Start

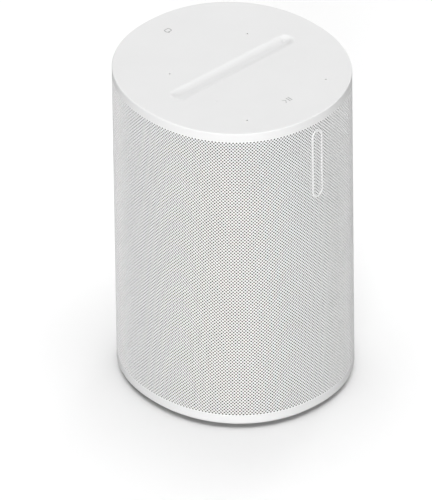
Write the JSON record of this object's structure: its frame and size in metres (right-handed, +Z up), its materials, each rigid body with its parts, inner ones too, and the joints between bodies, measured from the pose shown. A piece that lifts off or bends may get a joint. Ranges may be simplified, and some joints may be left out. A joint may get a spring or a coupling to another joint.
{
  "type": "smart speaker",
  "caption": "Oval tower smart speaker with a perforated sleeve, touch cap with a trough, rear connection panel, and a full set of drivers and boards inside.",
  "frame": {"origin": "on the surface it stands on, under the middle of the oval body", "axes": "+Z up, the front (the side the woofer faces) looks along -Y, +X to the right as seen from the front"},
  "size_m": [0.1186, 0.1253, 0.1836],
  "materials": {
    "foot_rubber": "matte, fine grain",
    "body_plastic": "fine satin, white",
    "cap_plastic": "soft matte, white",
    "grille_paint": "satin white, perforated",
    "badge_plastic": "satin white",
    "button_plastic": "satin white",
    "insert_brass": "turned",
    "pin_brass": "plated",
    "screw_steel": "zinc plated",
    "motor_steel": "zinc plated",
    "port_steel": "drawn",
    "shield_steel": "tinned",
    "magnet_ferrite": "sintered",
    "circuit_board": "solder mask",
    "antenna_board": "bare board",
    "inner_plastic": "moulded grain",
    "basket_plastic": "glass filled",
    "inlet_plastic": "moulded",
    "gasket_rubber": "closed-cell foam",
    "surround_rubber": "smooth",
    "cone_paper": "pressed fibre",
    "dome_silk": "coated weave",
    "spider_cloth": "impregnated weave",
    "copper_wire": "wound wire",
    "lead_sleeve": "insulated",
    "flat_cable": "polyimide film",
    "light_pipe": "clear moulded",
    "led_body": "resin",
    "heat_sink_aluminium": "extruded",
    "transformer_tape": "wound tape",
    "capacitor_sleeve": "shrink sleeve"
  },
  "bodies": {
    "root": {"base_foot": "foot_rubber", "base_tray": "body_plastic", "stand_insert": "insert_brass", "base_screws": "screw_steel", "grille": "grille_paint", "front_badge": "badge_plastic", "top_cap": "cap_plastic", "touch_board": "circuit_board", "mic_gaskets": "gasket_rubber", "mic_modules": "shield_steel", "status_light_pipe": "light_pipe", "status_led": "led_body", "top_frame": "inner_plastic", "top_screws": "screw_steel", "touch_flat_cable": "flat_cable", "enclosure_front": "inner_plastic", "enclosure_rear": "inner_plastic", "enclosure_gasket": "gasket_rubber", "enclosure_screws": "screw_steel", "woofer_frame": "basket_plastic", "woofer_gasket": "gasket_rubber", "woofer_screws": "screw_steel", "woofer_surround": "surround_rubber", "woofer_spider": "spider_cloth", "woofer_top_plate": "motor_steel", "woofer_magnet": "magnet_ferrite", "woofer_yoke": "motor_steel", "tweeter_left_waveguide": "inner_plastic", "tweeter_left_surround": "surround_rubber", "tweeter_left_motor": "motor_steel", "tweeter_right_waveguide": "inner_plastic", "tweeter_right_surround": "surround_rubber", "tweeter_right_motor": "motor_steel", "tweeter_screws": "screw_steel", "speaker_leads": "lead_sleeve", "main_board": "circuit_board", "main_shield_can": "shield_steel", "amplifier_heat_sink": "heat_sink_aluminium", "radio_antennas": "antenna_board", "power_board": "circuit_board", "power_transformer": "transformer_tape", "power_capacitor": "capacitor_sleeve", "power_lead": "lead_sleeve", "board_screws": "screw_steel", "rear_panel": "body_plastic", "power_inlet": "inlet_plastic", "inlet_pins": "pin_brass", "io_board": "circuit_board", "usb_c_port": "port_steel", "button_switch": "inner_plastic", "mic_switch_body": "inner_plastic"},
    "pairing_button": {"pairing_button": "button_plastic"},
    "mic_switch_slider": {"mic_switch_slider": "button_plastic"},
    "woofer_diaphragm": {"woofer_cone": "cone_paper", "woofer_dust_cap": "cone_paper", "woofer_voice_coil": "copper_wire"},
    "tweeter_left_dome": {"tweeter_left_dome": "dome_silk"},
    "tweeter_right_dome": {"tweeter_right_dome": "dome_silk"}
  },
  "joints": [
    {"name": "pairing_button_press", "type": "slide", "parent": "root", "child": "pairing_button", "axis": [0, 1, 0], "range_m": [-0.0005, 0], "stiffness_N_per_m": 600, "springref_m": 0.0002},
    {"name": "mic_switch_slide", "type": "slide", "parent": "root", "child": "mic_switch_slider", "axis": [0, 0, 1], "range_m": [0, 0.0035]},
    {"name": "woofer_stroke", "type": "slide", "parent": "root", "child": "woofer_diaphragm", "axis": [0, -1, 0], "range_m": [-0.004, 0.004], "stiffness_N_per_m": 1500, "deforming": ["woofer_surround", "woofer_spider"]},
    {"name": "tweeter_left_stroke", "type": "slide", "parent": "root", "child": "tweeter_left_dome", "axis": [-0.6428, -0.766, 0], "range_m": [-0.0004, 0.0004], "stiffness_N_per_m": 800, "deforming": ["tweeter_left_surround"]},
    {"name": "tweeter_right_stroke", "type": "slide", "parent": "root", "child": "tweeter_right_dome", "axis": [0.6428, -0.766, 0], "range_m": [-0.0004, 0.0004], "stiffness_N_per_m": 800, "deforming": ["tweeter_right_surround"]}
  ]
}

End

» **Goal of the exercise**:
Using the listing above, reproduce each line without omission.

» **Complete response**:
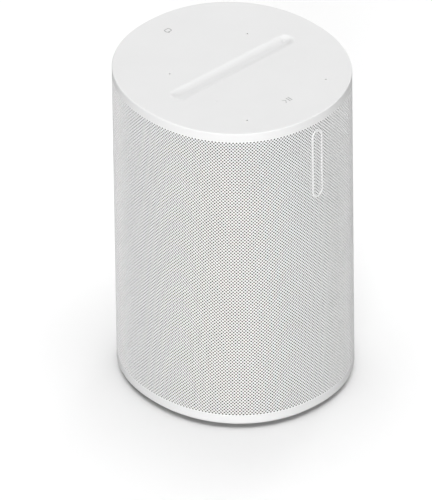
Write the JSON record of this object's structure: its frame and size in metres (right-handed, +Z up), its materials, each rigid body with its parts, inner ones too, and the joints between bodies, measured from the pose shown. A piece that lifts off or bends may get a joint. Ranges may be simplified, and some joints may be left out. A joint may get a spring or a coupling to another joint.
{
  "type": "smart speaker",
  "caption": "Oval tower smart speaker with a perforated sleeve, touch cap with a trough, rear connection panel, and a full set of drivers and boards inside.",
  "frame": {"origin": "on the surface it stands on, under the middle of the oval body", "axes": "+Z up, the front (the side the woofer faces) looks along -Y, +X to the right as seen from the front"},
  "size_m": [0.1186, 0.1253, 0.1836],
  "materials": {
    "foot_rubber": "matte, fine grain",
    "body_plastic": "fine satin, white",
    "cap_plastic": "soft matte, white",
    "grille_paint": "satin white, perforated",
    "badge_plastic": "satin white",
    "button_plastic": "satin white",
    "insert_brass": "turned",
    "pin_brass": "plated",
    "screw_steel": "zinc plated",
    "motor_steel": "zinc plated",
    "port_steel": "drawn",
    "shield_steel": "tinned",
    "magnet_ferrite": "sintered",
    "circuit_board": "solder mask",
    "antenna_board": "bare board",
    "inner_plastic": "moulded grain",
    "basket_plastic": "glass filled",
    "inlet_plastic": "moulded",
    "gasket_rubber": "closed-cell foam",
    "surround_rubber": "smooth",
    "cone_paper": "pressed fibre",
    "dome_silk": "coated weave",
    "spider_cloth": "impregnated weave",
    "copper_wire": "wound wire",
    "lead_sleeve": "insulated",
    "flat_cable": "polyimide film",
    "light_pipe": "clear moulded",
    "led_body": "resin",
    "heat_sink_aluminium": "extruded",
    "transformer_tape": "wound tape",
    "capacitor_sleeve": "shrink sleeve"
  },
  "bodies": {
    "root": {"base_foot": "foot_rubber", "base_tray": "body_plastic", "stand_insert": "insert_brass", "base_screws": "screw_steel", "grille": "grille_paint", "front_badge": "badge_plastic", "top_cap": "cap_plastic", "touch_board": "circuit_board", "mic_gaskets": "gasket_rubber", "mic_modules": "shield_steel", "status_light_pipe": "light_pipe", "status_led": "led_body", "top_frame": "inner_plastic", "top_screws": "screw_steel", "touch_flat_cable": "flat_cable", "enclosure_front": "inner_plastic", "enclosure_rear": "inner_plastic", "enclosure_gasket": "gasket_rubber", "enclosure_screws": "screw_steel", "woofer_frame": "basket_plastic", "woofer_gasket": "gasket_rubber", "woofer_screws": "screw_steel", "woofer_surround": "surround_rubber", "woofer_spider": "spider_cloth", "woofer_top_plate": "motor_steel", "woofer_magnet": "magnet_ferrite", "woofer_yoke": "motor_steel", "tweeter_left_waveguide": "inner_plastic", "tweeter_left_surround": "surround_rubber", "tweeter_left_motor": "motor_steel", "tweeter_right_waveguide": "inner_plastic", "tweeter_right_surround": "surround_rubber", "tweeter_right_motor": "motor_steel", "tweeter_screws": "screw_steel", "speaker_leads": "lead_sleeve", "main_board": "circuit_board", "main_shield_can": "shield_steel", "amplifier_heat_sink": "heat_sink_aluminium", "radio_antennas": "antenna_board", "power_board": "circuit_board", "power_transformer": "transformer_tape", "power_capacitor": "capacitor_sleeve", "power_lead": "lead_sleeve", "board_screws": "screw_steel", "rear_panel": "body_plastic", "power_inlet": "inlet_plastic", "inlet_pins": "pin_brass", "io_board": "circuit_board", "usb_c_port": "port_steel", "button_switch": "inner_plastic", "mic_switch_body": "inner_plastic"},
    "pairing_button": {"pairing_button": "button_plastic"},
    "mic_switch_slider": {"mic_switch_slider": "button_plastic"},
    "woofer_diaphragm": {"woofer_cone": "cone_paper", "woofer_dust_cap": "cone_paper", "woofer_voice_coil": "copper_wire"},
    "tweeter_left_dome": {"tweeter_left_dome": "dome_silk"},
    "tweeter_right_dome": {"tweeter_right_dome": "dome_silk"}
  },
  "joints": [
    {"name": "pairing_button_press", "type": "slide", "parent": "root", "child": "pairing_button", "axis": [0, 1, 0], "range_m": [-0.0005, 0], "stiffness_N_per_m": 600, "springref_m": 0.0002},
    {"name": "mic_switch_slide", "type": "slide", "parent": "root", "child": "mic_switch_slider", "axis": [0, 0, 1], "range_m": [0, 0.0035]},
    {"name": "woofer_stroke", "type": "slide", "parent": "root", "child": "woofer_diaphragm", "axis": [0, -1, 0], "range_m": [-0.004, 0.004], "stiffness_N_per_m": 1500, "deforming": ["woofer_surround", "woofer_spider"]},
    {"name": "tweeter_left_stroke", "type": "slide", "parent": "root", "child": "tweeter_left_dome", "axis": [-0.6428, -0.766, 0], "range_m": [-0.0004, 0.0004], "stiffness_N_per_m": 800, "deforming": ["tweeter_left_surround"]},
    {"name": "tweeter_right_stroke", "type": "slide", "parent": "root", "child": "tweeter_right_dome", "axis": [0.6428, -0.766, 0], "range_m": [-0.0004, 0.0004], "stiffness_N_per_m": 800, "deforming": ["tweeter_right_surround"]}
  ]
}